◆ PROVIDED DATA
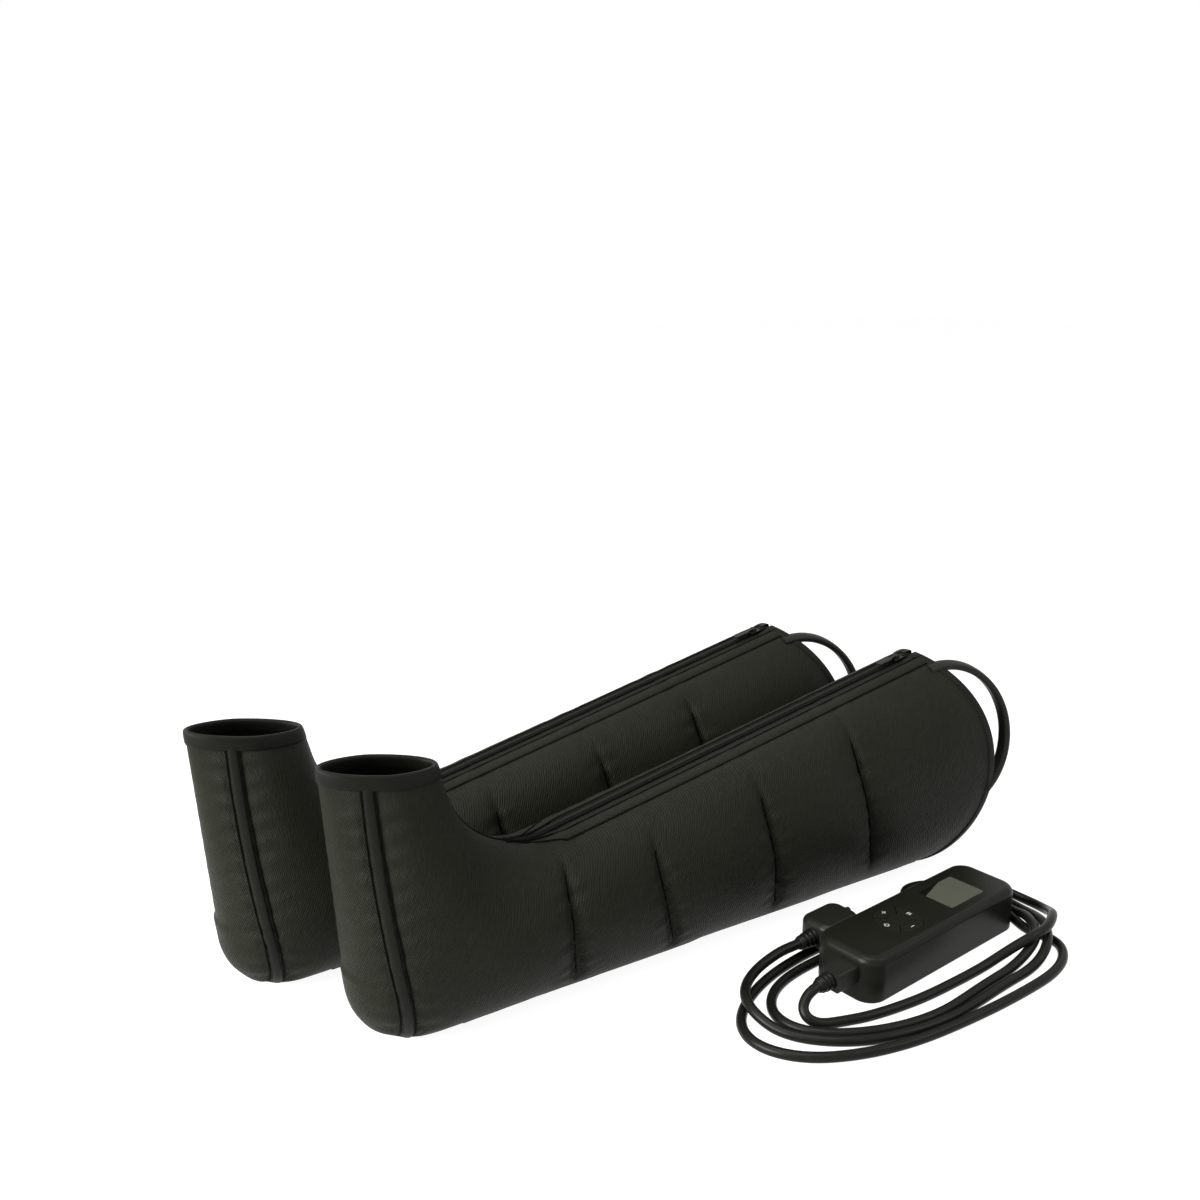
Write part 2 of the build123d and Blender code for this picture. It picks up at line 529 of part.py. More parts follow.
case_shell = rounded_case(0) - rounded_case(UNIT_WALL)
ceiling = UNIT_HEIGHT - UNIT_WALL
board_top = BOARD_HEIGHT + BOARD_THICK
screw_places = [(end * (half_length - UNIT_WALL - SCREW_INSET_X), side * (half_width - SCREW_INSET_Y))
                for end in (-1, 1) for side in (-1, 1)]
housing_top = case_shell & block(-BIG, BIG, -BIG, BIG, PARTING_HEIGHT, UNIT_HEIGHT + 1)
housing_base = case_shell & block(-BIG, BIG, -BIG, BIG, -1, PARTING_HEIGHT)
screws = []
for x, y in screw_places:
    housing_base += rod((x, y, UNIT_WALL / 2), UP, BOSS_RADIUS, PARTING_HEIGHT - UNIT_WALL / 2)
    housing_base -= rod((x, y, -1), UP, SCREW_RADIUS + FIT, PARTING_HEIGHT + 2)
    housing_base -= rod((x, y, -1), UP, SCREW_HEAD_RADIUS + FIT, 1 + SCREW_HEAD_DEPTH)
    housing_top += rod((x, y, PARTING_HEIGHT), UP, BOSS_RADIUS, ceiling + UNIT_WALL / 2 - PARTING_HEIGHT)
    pilot_depth = SCREW_LENGTH - PARTING_HEIGHT + 2
    housing_top -= rod((x, y, PARTING_HEIGHT - 1), UP, SCREW_RADIUS + SHAFT_FIT, pilot_depth)
    screw = rod((x, y, FIT), UP, SCREW_HEAD_RADIUS, SCREW_HEAD_DEPTH - FIT)
    screw += rod((x, y, SCREW_HEAD_DEPTH - 1), UP, SCREW_RADIUS, SCREW_LENGTH - SCREW_HEAD_DEPTH + 1)
    screws.append(screw)
unit["housing_screws"] = Compound(screws)

# circuit board, hung from posts in the top shell and cut round its screw bosses
for x in POST_PLACES:
    for side in (-1, 1):
        y = side * (BOARD_WIDTH / 2 - POST_RADIUS - SEAT)
        housing_top += rod((x, y, board_top), UP, POST_RADIUS, ceiling + UNIT_WALL / 2 - board_top)
board = Pos(BOARD_X, 0, BOARD_HEIGHT + BOARD_THICK / 2) * Box(BOARD_LENGTH, BOARD_WIDTH, BOARD_THICK)
for x, y in screw_places:
    board -= rod((x, y, BOARD_HEIGHT - 1), UP, BOSS_RADIUS + FIT, BOARD_THICK + 2)
unit["circuit_board"] = board

# window let into the top, and the display module between it and the board
window_low = UNIT_HEIGHT - WINDOW_THICK
view_length, view_width = WINDOW_LENGTH - 2 * WINDOW_LEDGE, WINDOW_WIDTH - 2 * WINDOW_LEDGE
housing_top -= plate(WINDOW_X, view_length, view_width, 1.0, ceiling - 1, UNIT_HEIGHT + 1)
housing_top -= plate(WINDOW_X, WINDOW_LENGTH + 2 * SEAT, WINDOW_WIDTH + 2 * SEAT, WINDOW_CORNER + SEAT,
                     window_low, UNIT_HEIGHT + 1)
unit["display_window"] = plate(WINDOW_X, WINDOW_LENGTH, WINDOW_WIDTH, WINDOW_CORNER, window_low, UNIT_HEIGHT)
unit["display"] = plate(WINDOW_X, view_length - 2 * FIT, view_width - 2 * FIT, 0.8,
                        board_top, window_low - FIT)

# key pad: four quarter-ring keys round a centre key, over a rubber sheet with a dome under each
housing_top -= rod((PAD_X, 0, ceiling - 1), UP, PAD_RADIUS + FIT, UNIT_WALL + 2)
key_low = UNIT_HEIGHT - KEY_THICK
centre_flange_top = key_low - KEY_TRAVEL - FIT
centre_low = centre_flange_top - KEY_FLANGE_THICK
press_room = KEY_TRAVEL + SEAT


def disc(radius, low, high):
    """An upright cylinder on the key pad's centre."""
    return rod((PAD_X, 0, low), UP, radius, high - low)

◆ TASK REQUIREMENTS
Please repeat the listing above in full and exactly.

◆ TASK ANSWER
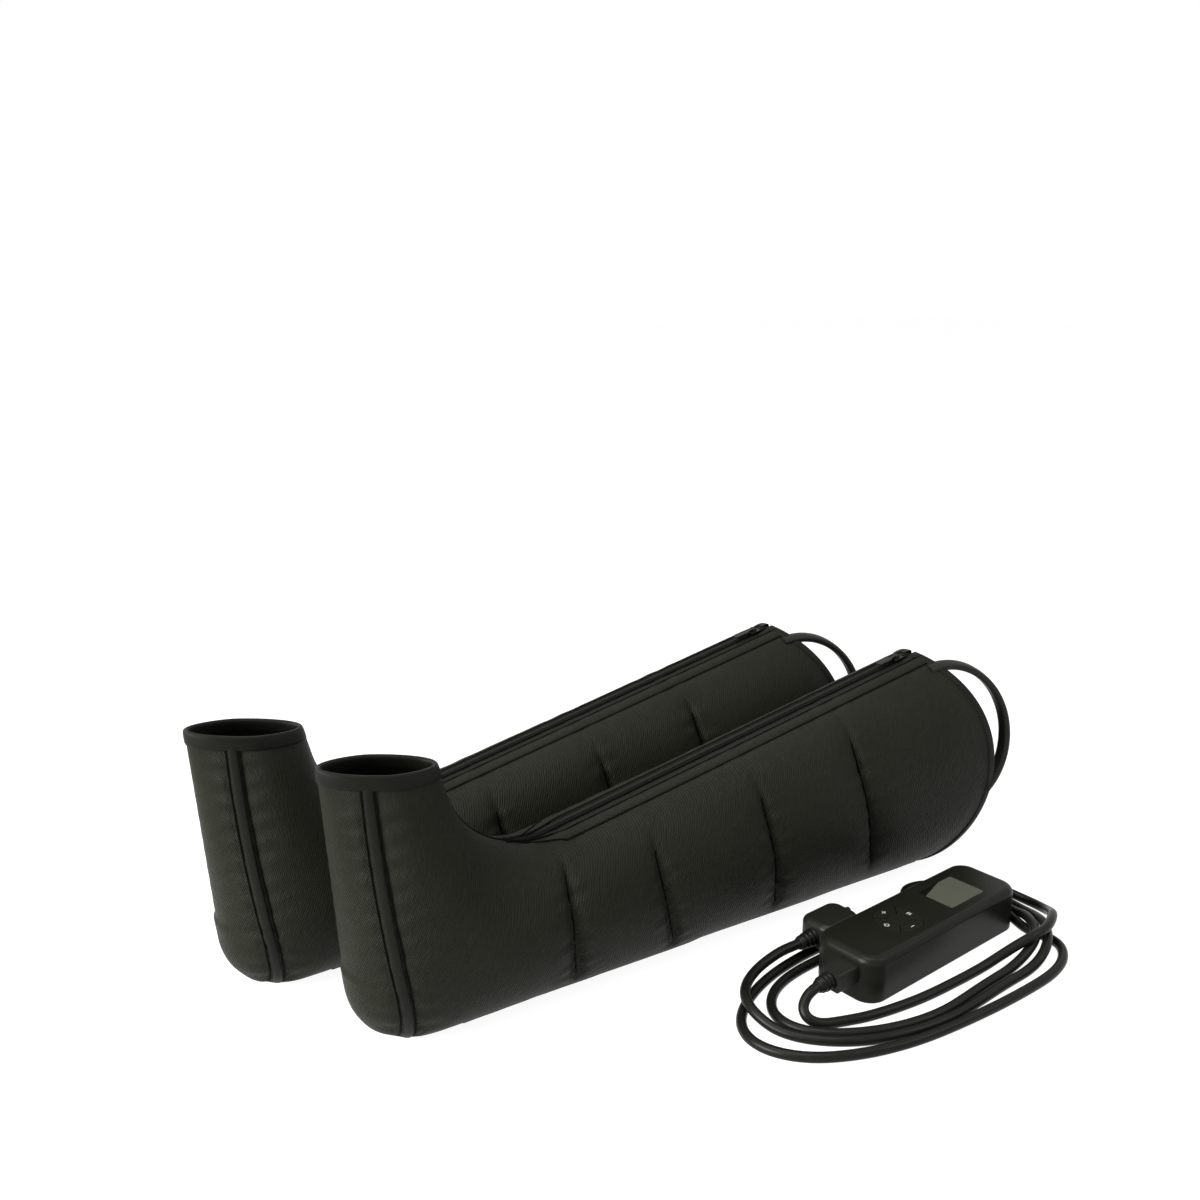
Write part 2 of the build123d and Blender code for this picture. It picks up at line 529 of part.py. More parts follow.
case_shell = rounded_case(0) - rounded_case(UNIT_WALL)
ceiling = UNIT_HEIGHT - UNIT_WALL
board_top = BOARD_HEIGHT + BOARD_THICK
screw_places = [(end * (half_length - UNIT_WALL - SCREW_INSET_X), side * (half_width - SCREW_INSET_Y))
                for end in (-1, 1) for side in (-1, 1)]
housing_top = case_shell & block(-BIG, BIG, -BIG, BIG, PARTING_HEIGHT, UNIT_HEIGHT + 1)
housing_base = case_shell & block(-BIG, BIG, -BIG, BIG, -1, PARTING_HEIGHT)
screws = []
for x, y in screw_places:
    housing_base += rod((x, y, UNIT_WALL / 2), UP, BOSS_RADIUS, PARTING_HEIGHT - UNIT_WALL / 2)
    housing_base -= rod((x, y, -1), UP, SCREW_RADIUS + FIT, PARTING_HEIGHT + 2)
    housing_base -= rod((x, y, -1), UP, SCREW_HEAD_RADIUS + FIT, 1 + SCREW_HEAD_DEPTH)
    housing_top += rod((x, y, PARTING_HEIGHT), UP, BOSS_RADIUS, ceiling + UNIT_WALL / 2 - PARTING_HEIGHT)
    pilot_depth = SCREW_LENGTH - PARTING_HEIGHT + 2
    housing_top -= rod((x, y, PARTING_HEIGHT - 1), UP, SCREW_RADIUS + SHAFT_FIT, pilot_depth)
    screw = rod((x, y, FIT), UP, SCREW_HEAD_RADIUS, SCREW_HEAD_DEPTH - FIT)
    screw += rod((x, y, SCREW_HEAD_DEPTH - 1), UP, SCREW_RADIUS, SCREW_LENGTH - SCREW_HEAD_DEPTH + 1)
    screws.append(screw)
unit["housing_screws"] = Compound(screws)

# circuit board, hung from posts in the top shell and cut round its screw bosses
for x in POST_PLACES:
    for side in (-1, 1):
        y = side * (BOARD_WIDTH / 2 - POST_RADIUS - SEAT)
        housing_top += rod((x, y, board_top), UP, POST_RADIUS, ceiling + UNIT_WALL / 2 - board_top)
board = Pos(BOARD_X, 0, BOARD_HEIGHT + BOARD_THICK / 2) * Box(BOARD_LENGTH, BOARD_WIDTH, BOARD_THICK)
for x, y in screw_places:
    board -= rod((x, y, BOARD_HEIGHT - 1), UP, BOSS_RADIUS + FIT, BOARD_THICK + 2)
unit["circuit_board"] = board

# window let into the top, and the display module between it and the board
window_low = UNIT_HEIGHT - WINDOW_THICK
view_length, view_width = WINDOW_LENGTH - 2 * WINDOW_LEDGE, WINDOW_WIDTH - 2 * WINDOW_LEDGE
housing_top -= plate(WINDOW_X, view_length, view_width, 1.0, ceiling - 1, UNIT_HEIGHT + 1)
housing_top -= plate(WINDOW_X, WINDOW_LENGTH + 2 * SEAT, WINDOW_WIDTH + 2 * SEAT, WINDOW_CORNER + SEAT,
                     window_low, UNIT_HEIGHT + 1)
unit["display_window"] = plate(WINDOW_X, WINDOW_LENGTH, WINDOW_WIDTH, WINDOW_CORNER, window_low, UNIT_HEIGHT)
unit["display"] = plate(WINDOW_X, view_length - 2 * FIT, view_width - 2 * FIT, 0.8,
                        board_top, window_low - FIT)

# key pad: four quarter-ring keys round a centre key, over a rubber sheet with a dome under each
housing_top -= rod((PAD_X, 0, ceiling - 1), UP, PAD_RADIUS + FIT, UNIT_WALL + 2)
key_low = UNIT_HEIGHT - KEY_THICK
centre_flange_top = key_low - KEY_TRAVEL - FIT
centre_low = centre_flange_top - KEY_FLANGE_THICK
press_room = KEY_TRAVEL + SEAT


def disc(radius, low, high):
    """An upright cylinder on the key pad's centre."""
    return rod((PAD_X, 0, low), UP, radius, high - low)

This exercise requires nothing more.